* Exercise description
Give back exactly the lines running from the line that holds "Turn this picture" through the line that holds "from FreeCAD import Vector", ends included, and no other lines.

* Supplied material
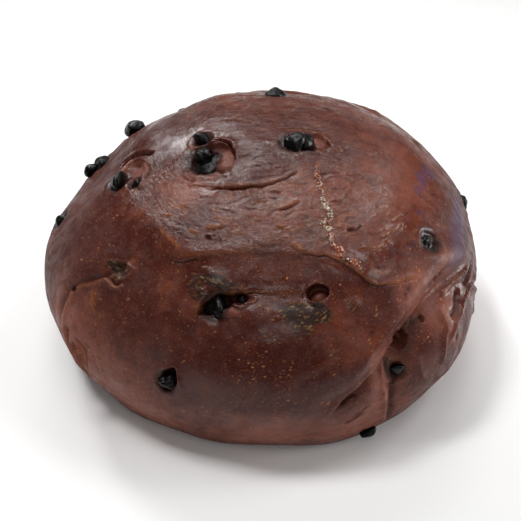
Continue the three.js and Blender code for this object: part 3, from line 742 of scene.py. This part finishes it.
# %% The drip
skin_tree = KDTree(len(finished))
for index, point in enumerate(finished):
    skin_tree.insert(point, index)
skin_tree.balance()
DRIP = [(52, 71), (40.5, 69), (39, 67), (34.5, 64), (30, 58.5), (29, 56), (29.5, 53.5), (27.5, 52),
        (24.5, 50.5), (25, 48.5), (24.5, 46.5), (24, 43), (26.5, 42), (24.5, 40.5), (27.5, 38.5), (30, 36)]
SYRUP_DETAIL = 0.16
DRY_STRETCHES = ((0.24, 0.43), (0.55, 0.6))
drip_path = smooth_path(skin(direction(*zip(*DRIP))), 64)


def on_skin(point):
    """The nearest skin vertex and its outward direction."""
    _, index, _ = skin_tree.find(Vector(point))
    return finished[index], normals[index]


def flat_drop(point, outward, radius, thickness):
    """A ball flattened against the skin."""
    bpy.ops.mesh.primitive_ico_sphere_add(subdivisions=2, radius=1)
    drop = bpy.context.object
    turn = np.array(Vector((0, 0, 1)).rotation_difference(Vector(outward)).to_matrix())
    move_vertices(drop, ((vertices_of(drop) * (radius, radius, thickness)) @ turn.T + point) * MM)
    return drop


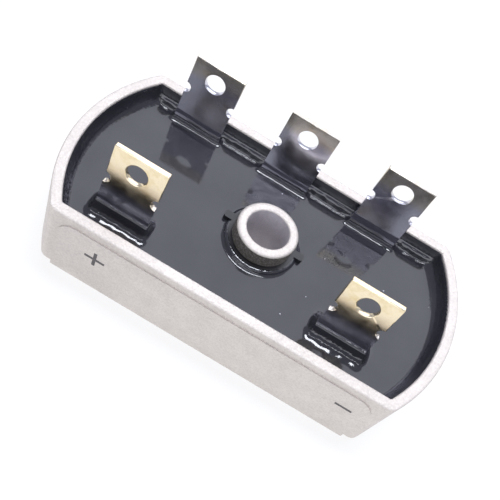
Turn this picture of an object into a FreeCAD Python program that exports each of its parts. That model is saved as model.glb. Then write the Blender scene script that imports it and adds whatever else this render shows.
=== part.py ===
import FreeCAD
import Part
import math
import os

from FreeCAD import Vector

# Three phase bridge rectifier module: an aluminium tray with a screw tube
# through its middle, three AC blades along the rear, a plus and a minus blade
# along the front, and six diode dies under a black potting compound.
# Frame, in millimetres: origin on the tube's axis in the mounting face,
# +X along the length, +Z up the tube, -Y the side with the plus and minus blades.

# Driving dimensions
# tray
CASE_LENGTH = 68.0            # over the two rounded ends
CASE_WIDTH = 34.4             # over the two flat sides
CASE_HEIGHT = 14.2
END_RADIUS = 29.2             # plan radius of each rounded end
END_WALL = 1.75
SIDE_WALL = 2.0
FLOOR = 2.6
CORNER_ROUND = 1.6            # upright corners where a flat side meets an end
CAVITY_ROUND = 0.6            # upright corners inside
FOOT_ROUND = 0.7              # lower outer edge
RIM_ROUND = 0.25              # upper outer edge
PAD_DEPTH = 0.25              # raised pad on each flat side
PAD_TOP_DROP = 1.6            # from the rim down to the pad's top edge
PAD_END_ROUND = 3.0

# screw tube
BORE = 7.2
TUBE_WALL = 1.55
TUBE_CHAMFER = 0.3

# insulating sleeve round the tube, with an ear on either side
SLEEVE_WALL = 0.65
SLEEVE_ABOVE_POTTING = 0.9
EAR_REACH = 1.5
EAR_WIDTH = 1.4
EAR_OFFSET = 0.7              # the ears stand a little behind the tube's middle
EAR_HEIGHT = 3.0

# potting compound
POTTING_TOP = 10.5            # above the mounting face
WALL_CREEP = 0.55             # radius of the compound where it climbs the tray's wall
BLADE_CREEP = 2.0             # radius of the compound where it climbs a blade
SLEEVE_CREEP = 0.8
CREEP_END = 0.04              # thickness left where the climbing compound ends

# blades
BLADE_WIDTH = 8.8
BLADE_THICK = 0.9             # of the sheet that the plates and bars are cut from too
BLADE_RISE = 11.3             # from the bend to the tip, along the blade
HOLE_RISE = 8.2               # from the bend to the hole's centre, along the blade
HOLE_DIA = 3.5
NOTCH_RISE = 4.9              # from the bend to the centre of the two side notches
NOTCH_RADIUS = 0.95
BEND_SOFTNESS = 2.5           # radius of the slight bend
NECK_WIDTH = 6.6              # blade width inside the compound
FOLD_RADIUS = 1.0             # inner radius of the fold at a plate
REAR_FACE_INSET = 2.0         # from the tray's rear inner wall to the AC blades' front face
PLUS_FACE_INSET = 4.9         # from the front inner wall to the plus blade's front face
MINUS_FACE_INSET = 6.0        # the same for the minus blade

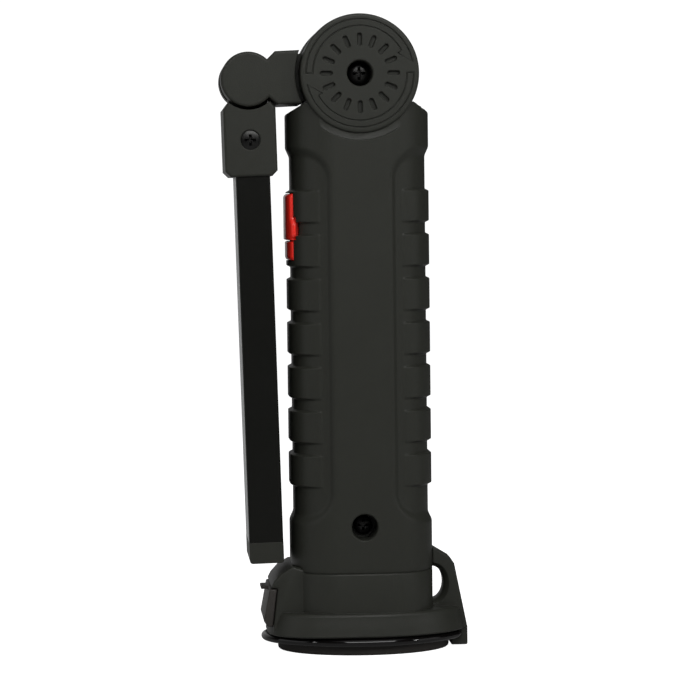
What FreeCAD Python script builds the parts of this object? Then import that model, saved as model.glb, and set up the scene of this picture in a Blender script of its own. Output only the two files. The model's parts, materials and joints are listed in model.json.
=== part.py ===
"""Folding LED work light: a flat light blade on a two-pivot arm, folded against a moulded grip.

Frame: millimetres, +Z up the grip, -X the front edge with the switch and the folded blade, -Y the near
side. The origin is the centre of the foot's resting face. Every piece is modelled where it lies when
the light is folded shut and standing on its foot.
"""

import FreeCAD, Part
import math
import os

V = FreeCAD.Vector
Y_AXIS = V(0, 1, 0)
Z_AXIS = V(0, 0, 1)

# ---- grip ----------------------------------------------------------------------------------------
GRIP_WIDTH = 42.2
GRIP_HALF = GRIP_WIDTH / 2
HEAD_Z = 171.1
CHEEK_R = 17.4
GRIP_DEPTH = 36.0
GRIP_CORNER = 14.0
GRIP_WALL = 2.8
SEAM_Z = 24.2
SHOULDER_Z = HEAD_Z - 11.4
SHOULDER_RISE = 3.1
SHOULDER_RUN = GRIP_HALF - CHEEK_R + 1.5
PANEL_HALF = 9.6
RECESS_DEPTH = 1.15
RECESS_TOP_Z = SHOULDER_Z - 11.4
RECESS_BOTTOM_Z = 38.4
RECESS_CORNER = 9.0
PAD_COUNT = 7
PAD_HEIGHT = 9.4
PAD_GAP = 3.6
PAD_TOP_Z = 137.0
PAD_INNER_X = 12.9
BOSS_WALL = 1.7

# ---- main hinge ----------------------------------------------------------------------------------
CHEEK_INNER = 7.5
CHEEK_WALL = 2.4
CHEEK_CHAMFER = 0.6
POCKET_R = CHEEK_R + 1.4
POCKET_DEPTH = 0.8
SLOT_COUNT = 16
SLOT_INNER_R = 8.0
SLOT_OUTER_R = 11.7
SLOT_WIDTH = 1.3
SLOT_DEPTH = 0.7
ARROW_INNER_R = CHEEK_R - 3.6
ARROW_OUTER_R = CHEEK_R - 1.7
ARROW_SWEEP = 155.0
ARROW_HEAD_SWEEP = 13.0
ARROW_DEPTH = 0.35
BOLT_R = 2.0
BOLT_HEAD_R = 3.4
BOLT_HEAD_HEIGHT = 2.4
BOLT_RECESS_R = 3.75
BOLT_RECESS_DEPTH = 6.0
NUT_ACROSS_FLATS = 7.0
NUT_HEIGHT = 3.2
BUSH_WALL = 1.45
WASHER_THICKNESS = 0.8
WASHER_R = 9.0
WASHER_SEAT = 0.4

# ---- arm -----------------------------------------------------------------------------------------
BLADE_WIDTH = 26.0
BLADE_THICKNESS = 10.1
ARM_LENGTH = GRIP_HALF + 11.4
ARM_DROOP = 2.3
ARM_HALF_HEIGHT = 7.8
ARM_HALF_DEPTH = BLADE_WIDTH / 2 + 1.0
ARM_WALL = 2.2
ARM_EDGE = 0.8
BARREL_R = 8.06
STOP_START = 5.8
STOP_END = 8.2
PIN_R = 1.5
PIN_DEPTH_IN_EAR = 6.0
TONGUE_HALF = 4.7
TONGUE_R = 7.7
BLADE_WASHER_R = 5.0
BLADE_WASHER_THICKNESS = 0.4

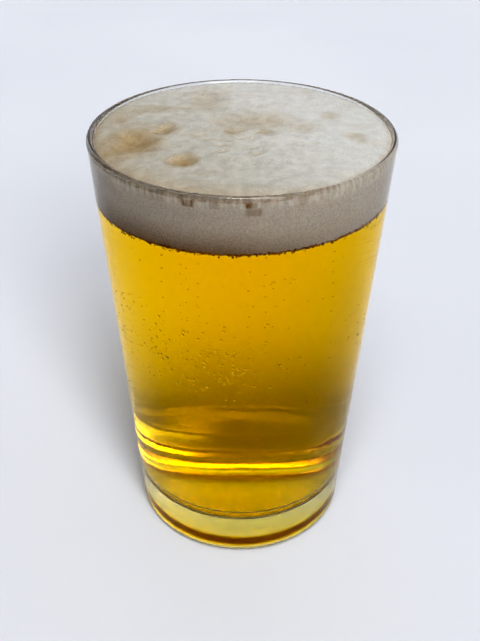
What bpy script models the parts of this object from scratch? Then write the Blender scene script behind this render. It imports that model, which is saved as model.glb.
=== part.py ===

* Task response
Turn this picture of an object into a FreeCAD Python program that exports each of its parts. That model is saved as model.glb. Then write the Blender scene script that imports it and adds whatever else this render shows.
=== part.py ===
import FreeCAD
import Part
import math
import os

from FreeCAD import Vector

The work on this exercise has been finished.